What the task requires. What is the number of lines in the data that hold the string "model"? Reply with that number only.
##### Data block
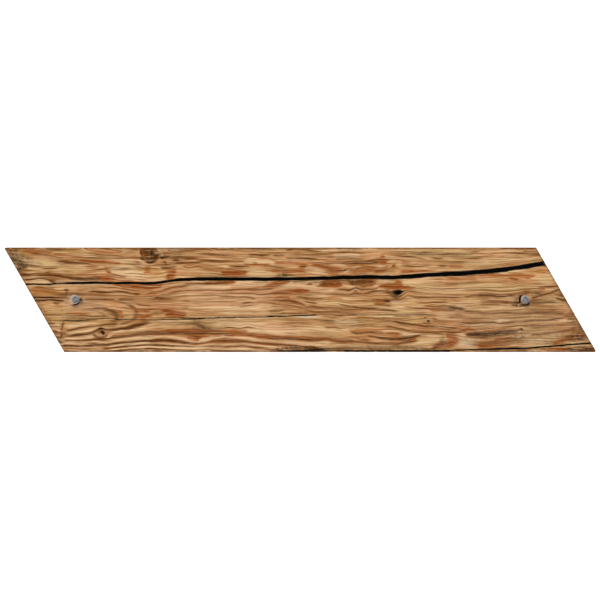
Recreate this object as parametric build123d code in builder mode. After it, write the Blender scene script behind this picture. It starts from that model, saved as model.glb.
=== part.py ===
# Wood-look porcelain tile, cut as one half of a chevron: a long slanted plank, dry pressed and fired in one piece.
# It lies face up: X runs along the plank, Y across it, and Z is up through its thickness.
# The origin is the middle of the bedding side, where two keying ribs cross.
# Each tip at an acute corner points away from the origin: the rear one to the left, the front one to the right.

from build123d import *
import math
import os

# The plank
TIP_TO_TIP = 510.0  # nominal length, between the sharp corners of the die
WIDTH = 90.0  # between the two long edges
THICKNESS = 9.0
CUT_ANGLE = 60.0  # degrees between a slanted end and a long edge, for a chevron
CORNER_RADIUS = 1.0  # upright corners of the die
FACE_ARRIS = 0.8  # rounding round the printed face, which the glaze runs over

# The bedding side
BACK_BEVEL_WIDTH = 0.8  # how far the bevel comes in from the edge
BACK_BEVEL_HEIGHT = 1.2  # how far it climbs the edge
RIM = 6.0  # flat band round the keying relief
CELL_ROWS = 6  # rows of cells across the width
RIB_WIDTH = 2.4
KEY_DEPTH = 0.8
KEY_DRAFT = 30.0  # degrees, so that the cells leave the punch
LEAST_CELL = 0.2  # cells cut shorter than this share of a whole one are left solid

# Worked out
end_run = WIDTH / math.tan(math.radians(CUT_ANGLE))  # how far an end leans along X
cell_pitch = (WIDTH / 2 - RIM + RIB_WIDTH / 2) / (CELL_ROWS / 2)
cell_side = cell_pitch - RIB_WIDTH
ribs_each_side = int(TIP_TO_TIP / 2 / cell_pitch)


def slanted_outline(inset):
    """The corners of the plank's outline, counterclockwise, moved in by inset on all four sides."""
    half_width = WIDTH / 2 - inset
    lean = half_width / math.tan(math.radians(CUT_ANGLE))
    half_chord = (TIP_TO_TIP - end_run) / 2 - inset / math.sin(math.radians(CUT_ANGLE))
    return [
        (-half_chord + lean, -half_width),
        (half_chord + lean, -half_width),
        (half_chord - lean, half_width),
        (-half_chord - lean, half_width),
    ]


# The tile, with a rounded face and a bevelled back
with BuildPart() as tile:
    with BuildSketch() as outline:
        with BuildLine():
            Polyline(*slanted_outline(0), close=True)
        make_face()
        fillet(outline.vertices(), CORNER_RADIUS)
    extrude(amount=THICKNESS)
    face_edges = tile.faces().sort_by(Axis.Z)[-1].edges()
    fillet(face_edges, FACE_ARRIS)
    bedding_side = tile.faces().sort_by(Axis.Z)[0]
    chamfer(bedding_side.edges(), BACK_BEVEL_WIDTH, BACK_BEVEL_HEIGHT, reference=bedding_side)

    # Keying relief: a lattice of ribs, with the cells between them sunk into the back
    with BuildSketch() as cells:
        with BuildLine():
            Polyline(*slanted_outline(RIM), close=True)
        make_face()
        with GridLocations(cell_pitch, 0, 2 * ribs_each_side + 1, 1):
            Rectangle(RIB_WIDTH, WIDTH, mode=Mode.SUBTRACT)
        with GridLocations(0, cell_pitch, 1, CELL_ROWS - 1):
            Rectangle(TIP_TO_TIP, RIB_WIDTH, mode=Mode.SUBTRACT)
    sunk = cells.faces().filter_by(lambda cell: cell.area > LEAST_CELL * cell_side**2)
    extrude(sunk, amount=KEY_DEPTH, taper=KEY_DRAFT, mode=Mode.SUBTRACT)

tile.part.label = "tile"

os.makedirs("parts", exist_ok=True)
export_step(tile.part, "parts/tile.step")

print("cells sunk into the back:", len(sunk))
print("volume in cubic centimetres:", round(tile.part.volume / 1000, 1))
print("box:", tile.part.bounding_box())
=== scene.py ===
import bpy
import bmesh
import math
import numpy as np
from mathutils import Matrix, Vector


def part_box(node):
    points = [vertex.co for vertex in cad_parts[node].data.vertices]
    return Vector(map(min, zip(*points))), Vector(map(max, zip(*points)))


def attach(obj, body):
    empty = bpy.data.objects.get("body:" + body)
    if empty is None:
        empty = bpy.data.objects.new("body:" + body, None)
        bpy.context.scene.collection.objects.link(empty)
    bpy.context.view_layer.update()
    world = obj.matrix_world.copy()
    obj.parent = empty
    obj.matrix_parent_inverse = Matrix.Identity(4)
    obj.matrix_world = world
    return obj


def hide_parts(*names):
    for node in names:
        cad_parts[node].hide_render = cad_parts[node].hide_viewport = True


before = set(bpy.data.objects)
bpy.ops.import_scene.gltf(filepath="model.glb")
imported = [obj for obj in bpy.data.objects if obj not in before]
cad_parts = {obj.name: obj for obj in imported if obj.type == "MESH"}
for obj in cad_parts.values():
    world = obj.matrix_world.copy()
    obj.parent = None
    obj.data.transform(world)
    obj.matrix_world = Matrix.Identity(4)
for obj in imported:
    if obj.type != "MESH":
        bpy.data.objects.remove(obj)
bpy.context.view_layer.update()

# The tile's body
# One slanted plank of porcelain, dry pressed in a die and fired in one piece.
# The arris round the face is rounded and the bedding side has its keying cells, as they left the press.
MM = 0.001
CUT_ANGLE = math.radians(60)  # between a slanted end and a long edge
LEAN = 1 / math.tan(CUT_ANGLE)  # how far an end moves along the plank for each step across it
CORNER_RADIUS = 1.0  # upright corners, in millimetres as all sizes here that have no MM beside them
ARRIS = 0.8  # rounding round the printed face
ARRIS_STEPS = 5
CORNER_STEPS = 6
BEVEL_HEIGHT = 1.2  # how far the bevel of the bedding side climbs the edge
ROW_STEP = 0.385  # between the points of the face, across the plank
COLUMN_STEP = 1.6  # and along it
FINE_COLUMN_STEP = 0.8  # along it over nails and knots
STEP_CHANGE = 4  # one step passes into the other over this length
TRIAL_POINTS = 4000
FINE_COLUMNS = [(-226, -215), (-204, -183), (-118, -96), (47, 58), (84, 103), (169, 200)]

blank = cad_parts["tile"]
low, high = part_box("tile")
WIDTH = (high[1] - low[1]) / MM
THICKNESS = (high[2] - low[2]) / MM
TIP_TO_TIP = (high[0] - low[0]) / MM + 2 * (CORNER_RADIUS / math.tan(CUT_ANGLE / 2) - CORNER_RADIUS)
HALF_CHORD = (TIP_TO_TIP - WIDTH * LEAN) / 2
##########
Solution to this task. 2